In American football, the dime defense is a defensive alignment that uses six defensive backs. It is usually employed in obvious passing situations. The formation usually consists of six defensive backs, usually two safeties and four cornerbacks, and has either four down linemen and one linebacker, or three down linemen and two linebackers. This formation is used to prevent the offense from completing a medium- to long-range pass play. This may be because the offense's running game is inefficient, time is an issue, or they need a long pass for a first down. It is also used against teams whose pass-to-run ratio predominantly favors pass. The formation, however, is vulnerable to running plays as the formation is missing two linebackers, or a linebacker and a down lineman.

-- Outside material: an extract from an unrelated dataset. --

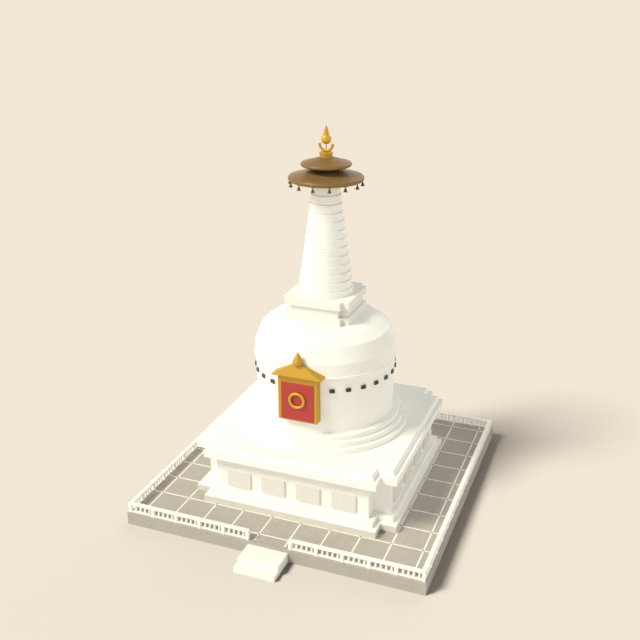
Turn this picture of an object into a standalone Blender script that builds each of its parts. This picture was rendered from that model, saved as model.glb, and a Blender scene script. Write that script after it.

A dime defense differs from the nickel defense – from which it derives its name – in that it adds a sixth defensive back to the secondary. This sixth defensive back is called a "dimeback" (D). The defense gets its name because a dime, worth ten cents, is the next step up in United States coin currency from a nickel, which is worth 5 cents.

There are also "quarter" and "half-dollar" formations, each protecting against progressively deeper and more likely pass attempts. In 2010, the New York Giants consistently added an extra safety instead of an extra cornerback, resulting in three safeties and three cornerbacks. This has been called a "giant dime".